DATA BLOCK:
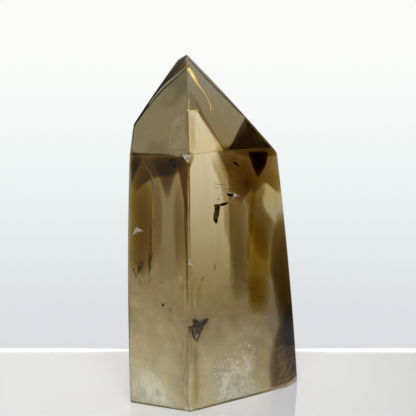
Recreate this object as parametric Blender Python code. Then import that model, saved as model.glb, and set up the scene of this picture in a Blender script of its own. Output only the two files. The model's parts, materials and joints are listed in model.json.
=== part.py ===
"""Polished smoky quartz point: one natural crystal, sawn flat to stand and ground to a six-faced tip.

Metres, +Z up. The sawn base rests on z = 0, with the middle of the crystal's bounding box over the
origin. -Y is the front, where the long front edge between the two best faces looks out.
"""

import math

import bmesh
import bpy
from mathutils import Vector

# A face is a flat plane: its bearing (degrees round from the front, -Y, towards +X), how far its
# outward normal leans up from level (degrees), and its reach (metres from the pivot to the plane).
FOOT_PIVOT = Vector((0.0, 0.0, 0.0))
TIP_PIVOT = Vector((0.0, 0.0, 0.076))

PRISM_FACES = {
    "front_left": (-23.7, 2.2, 0.02211),
    "front_right": (36.4, 2.4, 0.01216),
    "left": (-93.1, 0.1, 0.02428),
    "right": (86.0, 5.6, 0.02394),
    "back_left": (-150.8, 3.2, 0.02025),
    "back_right": (165.4, 2.7, 0.01901),
}
TIP_FACES = {
    "tip_front_left": (-24.1, 35.0, 0.01277),
    "tip_front_right": (34.6, 33.6, 0.00515),
    "tip_left": (-94.6, 31.3, 0.02202),
    "tip_right": (98.1, 41.2, 0.00949),
    "tip_back_left": (-174.2, 17.4, 0.01335),
    "tip_back_right": (148.8, 23.0, 0.01946),
}
# Narrow facets that the polisher laid along the two ridges that run down from the very tip.
RIDGE_FACETS = {
    "ridge_left": (-35.9, 38.8, 0.01540),
    "ridge_right": (52.8, 39.7, 0.00693),
}
# The right corner of the foot is knocked off and polished over.
FOOT_FACETS = {"foot_clip": (57.1, -27.9, 0.01540)}

BLOCK_SIZE = 0.3  # the rough block that the faces are cut from
EDGE_WEAR = 0.0003  # width of the softened edges
EDGE_STEPS = 2
QUARTZ_COLOUR = (0.24, 0.18, 0.10, 1.0)
QUARTZ_ROUGHNESS = 0.03
QUARTZ_IOR = 1.544


def clear_scene():
    for thing in list(bpy.data.objects):
        bpy.data.objects.remove(thing, do_unlink=True)


def outward(bearing, lean):
    """Unit normal of a face from its bearing and lean."""
    turn, rise = math.radians(bearing), math.radians(lean)
    return Vector((math.sin(turn) * math.cos(rise), -math.cos(turn) * math.cos(rise), math.sin(rise)))


def cut_face(rough, point, normal):
    """Grinds away everything beyond the plane and closes the crystal with the new flat face."""
    everything = rough.verts[:] + rough.edges[:] + rough.faces[:]
    bmesh.ops.bisect_plane(rough, geom=everything, plane_co=point, plane_no=normal, clear_outer=True)
    rim = [edge for edge in rough.edges if edge.is_boundary]
    if rim:
        bmesh.ops.contextual_create(rough, geom=rim)


def ground_crystal():
    """The crystal with razor edges: a block ground back to each face in turn."""
    rough = bmesh.new()
    bmesh.ops.create_cube(rough, size=BLOCK_SIZE)
    cut_face(rough, FOOT_PIVOT, Vector((0.0, 0.0, -1.0)))
    for pivot, faces in (
        (FOOT_PIVOT, PRISM_FACES),
        (TIP_PIVOT, TIP_FACES),
        (TIP_PIVOT, RIDGE_FACETS),
        (FOOT_PIVOT, FOOT_FACETS),
    ):
        for bearing, lean, reach in faces.values():
            normal = outward(bearing, lean)
            cut_face(rough, pivot + reach * normal, normal)
    return rough


def soften_edges(crystal):
    """Every polished edge is worn to a narrow rounded band."""
    bmesh.ops.bevel(
        crystal,
        geom=crystal.edges[:],
        offset=EDGE_WEAR,
        offset_type="OFFSET",
        segments=EDGE_STEPS,
        profile=0.5,
        affect="EDGES",
        clamp_overlap=True,
    )


def quartz_material():
    quartz = bpy.data.materials.new("smoky_quartz")
    quartz.use_nodes = True
    shader = quartz.node_tree.nodes["Principled BSDF"]
    shader.inputs["Base Color"].default_value = QUARTZ_COLOUR
    shader.inputs["Roughness"].default_value = QUARTZ_ROUGHNESS
    shader.inputs["IOR"].default_value = QUARTZ_IOR
    shader.inputs["Transmission Weight"].default_value = 1.0
    return quartz


def make_point():
    crystal = ground_crystal()
    soften_edges(crystal)
    bmesh.ops.recalc_face_normals(crystal, faces=crystal.faces[:])
    mesh = bpy.data.meshes.new("quartz_point")
    crystal.to_mesh(mesh)
    crystal.free()
    mesh.materials.append(quartz_material())
    point = bpy.data.objects.new("quartz_point", mesh)
    bpy.context.scene.collection.objects.link(point)
    return point


clear_scene()
make_point()
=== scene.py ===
# %% [markdown]
# # A polished smoky quartz point, made in Blender
#
# The real object is one piece of rock crystal, about ten centimetres tall, that somebody
# cut to a six-sided tower with a six-sided tip and polished all over.  It is clear enough
# to see through, brown like weak tea, and cloudy near its foot.
#
# This notebook gives that solid its real surface, its colour and all that is inside it.
# One unit of Blender is a metre, so small things are written in millimetres and multiplied
# by `MM`.

# %% Load the frame
import json
import math

import bmesh
import bpy
import numpy as np
from mathutils import Matrix, Vector

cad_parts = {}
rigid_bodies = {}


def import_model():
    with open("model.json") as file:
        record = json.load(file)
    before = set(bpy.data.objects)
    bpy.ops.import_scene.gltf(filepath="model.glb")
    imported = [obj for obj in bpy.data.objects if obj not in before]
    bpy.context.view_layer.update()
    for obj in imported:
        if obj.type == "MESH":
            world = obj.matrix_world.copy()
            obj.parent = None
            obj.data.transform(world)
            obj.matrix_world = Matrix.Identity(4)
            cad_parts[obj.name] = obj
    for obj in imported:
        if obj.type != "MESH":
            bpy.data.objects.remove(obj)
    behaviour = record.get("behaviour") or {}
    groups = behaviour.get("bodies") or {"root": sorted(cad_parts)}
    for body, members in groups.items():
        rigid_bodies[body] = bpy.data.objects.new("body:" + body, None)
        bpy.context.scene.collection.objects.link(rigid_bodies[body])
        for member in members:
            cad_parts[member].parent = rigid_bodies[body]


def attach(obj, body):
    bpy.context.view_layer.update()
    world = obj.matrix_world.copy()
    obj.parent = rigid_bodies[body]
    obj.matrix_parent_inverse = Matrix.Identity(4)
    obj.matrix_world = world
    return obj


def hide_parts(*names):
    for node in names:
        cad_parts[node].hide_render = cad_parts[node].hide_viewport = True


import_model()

MM = 0.001
scene = bpy.context.scene
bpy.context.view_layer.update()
tower = next(o for o in bpy.data.objects if o.name.split(".")[0] == "quartz_point")

# %% [markdown]
# ## Reading the flat faces of the solid
#
# A lapidary works face by face: each one is ground flat on a wheel, at its own bearing and
# its own lean.  The solid knows those faces only as loose triangles, so the first helper
# gathers triangles that look the same way into faces.  Strips that are thinner than half a
# millimetre are the worn edges, and they are left out: the edges get a finer rounding below.

# %% Gather the triangles into ground faces
THINNEST_FACE = 0.5 * MM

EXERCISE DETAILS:
Write the data from above out again, exactly.

THE OUTPUT:
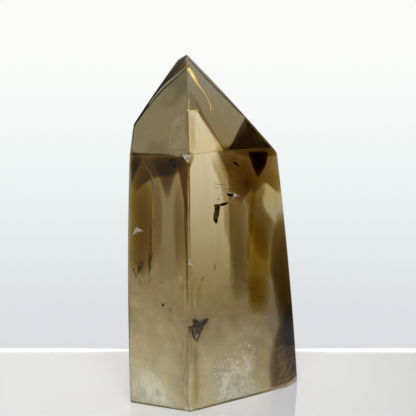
Recreate this object as parametric Blender Python code. Then import that model, saved as model.glb, and set up the scene of this picture in a Blender script of its own. Output only the two files. The model's parts, materials and joints are listed in model.json.
=== part.py ===
"""Polished smoky quartz point: one natural crystal, sawn flat to stand and ground to a six-faced tip.

Metres, +Z up. The sawn base rests on z = 0, with the middle of the crystal's bounding box over the
origin. -Y is the front, where the long front edge between the two best faces looks out.
"""

import math

import bmesh
import bpy
from mathutils import Vector

# A face is a flat plane: its bearing (degrees round from the front, -Y, towards +X), how far its
# outward normal leans up from level (degrees), and its reach (metres from the pivot to the plane).
FOOT_PIVOT = Vector((0.0, 0.0, 0.0))
TIP_PIVOT = Vector((0.0, 0.0, 0.076))

PRISM_FACES = {
    "front_left": (-23.7, 2.2, 0.02211),
    "front_right": (36.4, 2.4, 0.01216),
    "left": (-93.1, 0.1, 0.02428),
    "right": (86.0, 5.6, 0.02394),
    "back_left": (-150.8, 3.2, 0.02025),
    "back_right": (165.4, 2.7, 0.01901),
}
TIP_FACES = {
    "tip_front_left": (-24.1, 35.0, 0.01277),
    "tip_front_right": (34.6, 33.6, 0.00515),
    "tip_left": (-94.6, 31.3, 0.02202),
    "tip_right": (98.1, 41.2, 0.00949),
    "tip_back_left": (-174.2, 17.4, 0.01335),
    "tip_back_right": (148.8, 23.0, 0.01946),
}
# Narrow facets that the polisher laid along the two ridges that run down from the very tip.
RIDGE_FACETS = {
    "ridge_left": (-35.9, 38.8, 0.01540),
    "ridge_right": (52.8, 39.7, 0.00693),
}
# The right corner of the foot is knocked off and polished over.
FOOT_FACETS = {"foot_clip": (57.1, -27.9, 0.01540)}

BLOCK_SIZE = 0.3  # the rough block that the faces are cut from
EDGE_WEAR = 0.0003  # width of the softened edges
EDGE_STEPS = 2
QUARTZ_COLOUR = (0.24, 0.18, 0.10, 1.0)
QUARTZ_ROUGHNESS = 0.03
QUARTZ_IOR = 1.544


def clear_scene():
    for thing in list(bpy.data.objects):
        bpy.data.objects.remove(thing, do_unlink=True)


def outward(bearing, lean):
    """Unit normal of a face from its bearing and lean."""
    turn, rise = math.radians(bearing), math.radians(lean)
    return Vector((math.sin(turn) * math.cos(rise), -math.cos(turn) * math.cos(rise), math.sin(rise)))


def cut_face(rough, point, normal):
    """Grinds away everything beyond the plane and closes the crystal with the new flat face."""
    everything = rough.verts[:] + rough.edges[:] + rough.faces[:]
    bmesh.ops.bisect_plane(rough, geom=everything, plane_co=point, plane_no=normal, clear_outer=True)
    rim = [edge for edge in rough.edges if edge.is_boundary]
    if rim:
        bmesh.ops.contextual_create(rough, geom=rim)


def ground_crystal():
    """The crystal with razor edges: a block ground back to each face in turn."""
    rough = bmesh.new()
    bmesh.ops.create_cube(rough, size=BLOCK_SIZE)
    cut_face(rough, FOOT_PIVOT, Vector((0.0, 0.0, -1.0)))
    for pivot, faces in (
        (FOOT_PIVOT, PRISM_FACES),
        (TIP_PIVOT, TIP_FACES),
        (TIP_PIVOT, RIDGE_FACETS),
        (FOOT_PIVOT, FOOT_FACETS),
    ):
        for bearing, lean, reach in faces.values():
            normal = outward(bearing, lean)
            cut_face(rough, pivot + reach * normal, normal)
    return rough


def soften_edges(crystal):
    """Every polished edge is worn to a narrow rounded band."""
    bmesh.ops.bevel(
        crystal,
        geom=crystal.edges[:],
        offset=EDGE_WEAR,
        offset_type="OFFSET",
        segments=EDGE_STEPS,
        profile=0.5,
        affect="EDGES",
        clamp_overlap=True,
    )


def quartz_material():
    quartz = bpy.data.materials.new("smoky_quartz")
    quartz.use_nodes = True
    shader = quartz.node_tree.nodes["Principled BSDF"]
    shader.inputs["Base Color"].default_value = QUARTZ_COLOUR
    shader.inputs["Roughness"].default_value = QUARTZ_ROUGHNESS
    shader.inputs["IOR"].default_value = QUARTZ_IOR
    shader.inputs["Transmission Weight"].default_value = 1.0
    return quartz


def make_point():
    crystal = ground_crystal()
    soften_edges(crystal)
    bmesh.ops.recalc_face_normals(crystal, faces=crystal.faces[:])
    mesh = bpy.data.meshes.new("quartz_point")
    crystal.to_mesh(mesh)
    crystal.free()
    mesh.materials.append(quartz_material())
    point = bpy.data.objects.new("quartz_point", mesh)
    bpy.context.scene.collection.objects.link(point)
    return point


clear_scene()
make_point()
=== scene.py ===
# %% [markdown]
# # A polished smoky quartz point, made in Blender
#
# The real object is one piece of rock crystal, about ten centimetres tall, that somebody
# cut to a six-sided tower with a six-sided tip and polished all over.  It is clear enough
# to see through, brown like weak tea, and cloudy near its foot.
#
# This notebook gives that solid its real surface, its colour and all that is inside it.
# One unit of Blender is a metre, so small things are written in millimetres and multiplied
# by `MM`.

# %% Load the frame
import json
import math

import bmesh
import bpy
import numpy as np
from mathutils import Matrix, Vector

cad_parts = {}
rigid_bodies = {}


def import_model():
    with open("model.json") as file:
        record = json.load(file)
    before = set(bpy.data.objects)
    bpy.ops.import_scene.gltf(filepath="model.glb")
    imported = [obj for obj in bpy.data.objects if obj not in before]
    bpy.context.view_layer.update()
    for obj in imported:
        if obj.type == "MESH":
            world = obj.matrix_world.copy()
            obj.parent = None
            obj.data.transform(world)
            obj.matrix_world = Matrix.Identity(4)
            cad_parts[obj.name] = obj
    for obj in imported:
        if obj.type != "MESH":
            bpy.data.objects.remove(obj)
    behaviour = record.get("behaviour") or {}
    groups = behaviour.get("bodies") or {"root": sorted(cad_parts)}
    for body, members in groups.items():
        rigid_bodies[body] = bpy.data.objects.new("body:" + body, None)
        bpy.context.scene.collection.objects.link(rigid_bodies[body])
        for member in members:
            cad_parts[member].parent = rigid_bodies[body]


def attach(obj, body):
    bpy.context.view_layer.update()
    world = obj.matrix_world.copy()
    obj.parent = rigid_bodies[body]
    obj.matrix_parent_inverse = Matrix.Identity(4)
    obj.matrix_world = world
    return obj


def hide_parts(*names):
    for node in names:
        cad_parts[node].hide_render = cad_parts[node].hide_viewport = True


import_model()

MM = 0.001
scene = bpy.context.scene
bpy.context.view_layer.update()
tower = next(o for o in bpy.data.objects if o.name.split(".")[0] == "quartz_point")

# %% [markdown]
# ## Reading the flat faces of the solid
#
# A lapidary works face by face: each one is ground flat on a wheel, at its own bearing and
# its own lean.  The solid knows those faces only as loose triangles, so the first helper
# gathers triangles that look the same way into faces.  Strips that are thinner than half a
# millimetre are the worn edges, and they are left out: the edges get a finer rounding below.

# %% Gather the triangles into ground faces
THINNEST_FACE = 0.5 * MM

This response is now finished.